# Office 2010: How to Create Shortcut Bar ??



## monirg (Oct 30, 2011)

Hello;

*1)* The *Shortcut Bar* tool was a great feature in the earlier Office versions, and I can envisage an extended use of it on my new laptop, assuming I’m able to successfully install it in Office 2010.

*2)* It is missing in Office 2010. MS decided to remove the feature for whatever reason!
There was also no Shortcut Bar in Office 2003, but I had copied it from an earlier version of Office, and it’s been working perfectly since on two other computers running Win XP.

*3)* I thought of copying the Shortcut Bar tool from Office 2003 to Office 2010, but I changed my mind in the last minute for fear of impeding the functionality of the Office programs somehow, since Office 2010 is different than Office 2003, Windows 7 is different than Windows XP, different system files, different folders, different system structure, etc..

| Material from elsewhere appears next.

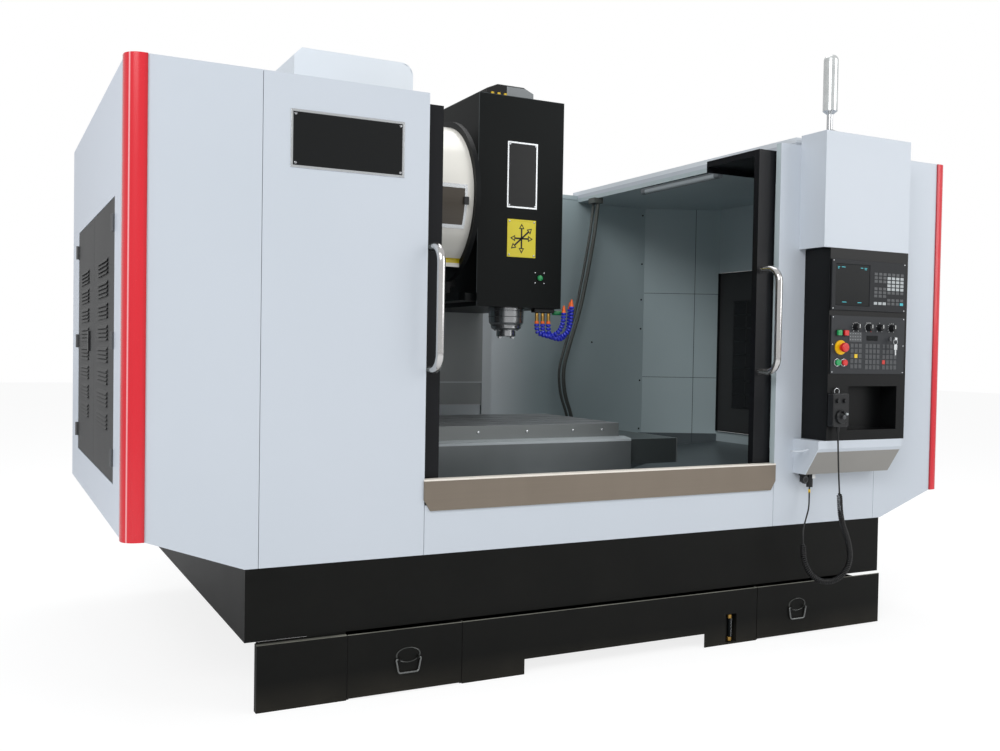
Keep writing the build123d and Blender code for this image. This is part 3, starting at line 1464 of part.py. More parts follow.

Has anyone successfully created *Shortcut Bar* in *Office 2010* (*Win 7*) and would be kind enough to share how-to ??

Thank you kindly.


----------



## wigi (Oct 30, 2011)

Hello

Do the 2 articles mentioned here:

http://pubs.logicalexpressions.com/pub0009/LPMArticle.asp?ID=327

give you any further information?

I must admit I never used the Toolbar so I am afraid I cannot give you more detailed information.


----------



## monirg (Oct 30, 2011)

Hi *Wigi*;

Thank you for your prompt reply.
Will access the link shortly.

Regards.


----------



## monirg (Nov 3, 2011)

Hello;

*1)* The idea of using Windows 7 Toolbars feature appeared to be a reasonable alternative to the *Office 2010* (missing!) Shortcut Bar.

*2)* The difficulty has been the inability to move the ctreated *toolbar* from the *Taskbar* to anywhere on the *Desktop*.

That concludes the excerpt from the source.